Astor Henríquez

Personal information
- Full name: Astor Shermón Henríquez Cooper
- Date of birth: February 26, 1983 (age 43)
- Place of birth: Tegucigalpa, Honduras
- Position: Defender

Team information
- Current team: Marathón

Youth career
- Olimpia
- Club Deportivo Honduras

Senior career*
- Years: Team / Apps / (Gls)
- 1999–2004: Universidad
- 2005: Motagua /  / (0)
- 2005–2011: Marathón
- 2012: Hunan Billows / 24 / (0)
- 2013–present: Marathón

International career^{‡}
- 2005–2008: Honduras / 9 / (0)

= Astor Henríquez =

Honduran footballer (born 1983)

Astor Shermón Henríquez Cooper (/es-419/; born 26 February 1983) is a Honduran footballer, who currently plays for Marathón in the Honduran National League as a defender.

==Club career==
Henríquez started his career at Universidad and, after a short stint at F.C. Motagua, played for Marathón for five years. He moved abroad to play alongside compatriots Erick Norales and Emil Martínez for Chinese second division side Hunan Billows in 2012.

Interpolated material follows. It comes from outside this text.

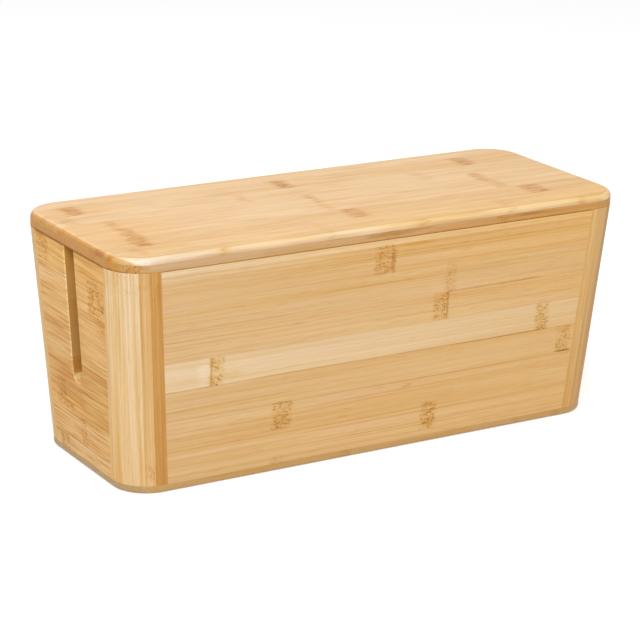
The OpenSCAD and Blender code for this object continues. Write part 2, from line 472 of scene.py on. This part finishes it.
@dataclass
class DrawnStrip:
    """One strip's wood, drawn node by node into a material of its own.

    Attributes:
        piece: The CAD node that it dresses.
        bamboo: The bamboo that it is made of.
        cut: The directions that it was cut in.
        strip: Its tones, knuckles, stains and glue lines.
        edges: Where its lower and upper edges are, across the strip.
        reach: Half its length, over which its colour goes from start to end.
        seed: A number that moves its patterns, so that no two strips match.
        made: The material.
        tree: The material's nodes.
        grain: Each point's place along, across and through the strip.
        fibres: The same place, moved and swayed, which the patterns are drawn on.
        ground: The strip's plain colour.
        colour: The colour that has been drawn so far.
    """

    piece: str
    bamboo: Bamboo
    cut: Cut
    strip: Strip
    edges: Span
    reach: float
    seed: int
    made: bpy.types.Material = field(init=False)
    tree: Tree = field(init=False)
    grain: Socket = field(init=False)
    fibres: Socket = field(init=False)
    ground: Socket = field(init=False)
    colour: Socket = field(init=False)

    def dress(self) -> str:
        """Draws the wood and gives it to the piece.

        Returns:
            The name of the material.
        """
        self.made = bpy.data.materials.new(f"{self.bamboo.name}_{self.piece}")
        self.made.use_nodes = True
        self.tree = self.made.node_tree
        self.tree.nodes.clear()
        self._measure_grain()
        self._lay_fibres()
        self._lay_ground()
        self._draw_figures()
        self._draw_stains()
        if self.strip.knuckles:
            self._draw_knuckles()
        self._draw_glue_lines()
        self._tint_faces()
        self._oil()
        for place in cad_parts[self.piece].material_slots:
            place.material = self.made
        return self.made.name

    def _measure_grain(self) -> None:
        """Measures each point's place along, across and through the strip."""
        place = add_node(self.tree, "ShaderNodeTexCoord").outputs["Object"]
        offset = add_node(self.tree, "ShaderNodeVectorMath",
                          {0: place, 1: self.cut.origin / MM_PER_METRE}, operation="SUBTRACT")
        measures = {}
        for number, axis in enumerate((self.cut.along, self.cut.across, self.cut.through)):
            measured = add_node(self.tree, "ShaderNodeVectorMath",
                                {0: offset.outputs[0], 1: axis * MM_PER_METRE},
                                operation="DOT_PRODUCT")
            measures[number] = measured.outputs["Value"]
        self.grain = add_node(self.tree, "ShaderNodeCombineXYZ", measures).outputs[0]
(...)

He returned to Marathón for the 2013 Clausura championship.

==International career==
Henríquez made his debut for Honduras in a February 2005 UNCAF Nations Cup match against Guatemala and has earned a total of 9 caps, scoring no goals. He has represented his country at the 2005 UNCAF Nations Cup as well as at the 2005 CONCACAF Gold Cup.

His final international was a March 2008 friendly match against Colombia.

==Personal life==
Henríquez is married to Lilian, and they have a daughter, Yolana. He has a brother and sister. His parents are divorced.